One in 25,000 distributors is a diamond. This means that to become a diamond, you have to sponsor 25 emeralds. If it takes six years to become an emerald, then it takes at least six years to go from emerald to diamond, becomes your downline people have to become emeralds themselves. So now it’s 2008, I’m 40 years old, I’ve been in Amway for 12 years, and I’m making $120,000 per year in 1996 dollars. This, finally, is a respectable income, equivalent to about $60/hour for a full-time job. It’s half again what I make now.
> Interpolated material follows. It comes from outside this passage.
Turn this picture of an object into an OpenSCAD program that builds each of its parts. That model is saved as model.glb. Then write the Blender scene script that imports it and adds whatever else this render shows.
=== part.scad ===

But here’s the thing: Assuming, by your example, that active distributors buy $200 worth of product per month each. Once you’re a diamond distributor, you have an active downline of 25,000 people, so there is a sales volume of five million dollars involved per month, or 60 million per year. So viewed as a sales job, Amway diamond distributors are making a commission of only 0.2% on volume. In any other industry, 1% on gross is considered adequate but not particularly good. If, instead of working for Amway, I spent the next 12 years building sales volume as a manufacturer’s rep or independent sales associate, and assuming that I could generate the same volume (not an unreasonable assumption), I would reasonably expect an income of at least $600,000 per year—five times what Amway proposes to pay me.
Alternately, I could stay in the computer industry. I have eight years’ professional experience now. After 12 more years, I would have 20 years experience, and would be working as a middle manager or extremely senior systems analyst. These people make well over $100,000 per year. And instead of scrimping and saving to pay for the first three unproductive years, I would have a steady income the whole time. Not only that, but I would be doing work I genuinely enjoy, rather than extroverted sales-schmoozing, which I can do but don’t like very much.
So no thanks, I don’t want to join Amway. Please don’t call on me again.
For the record, we never heard from them again.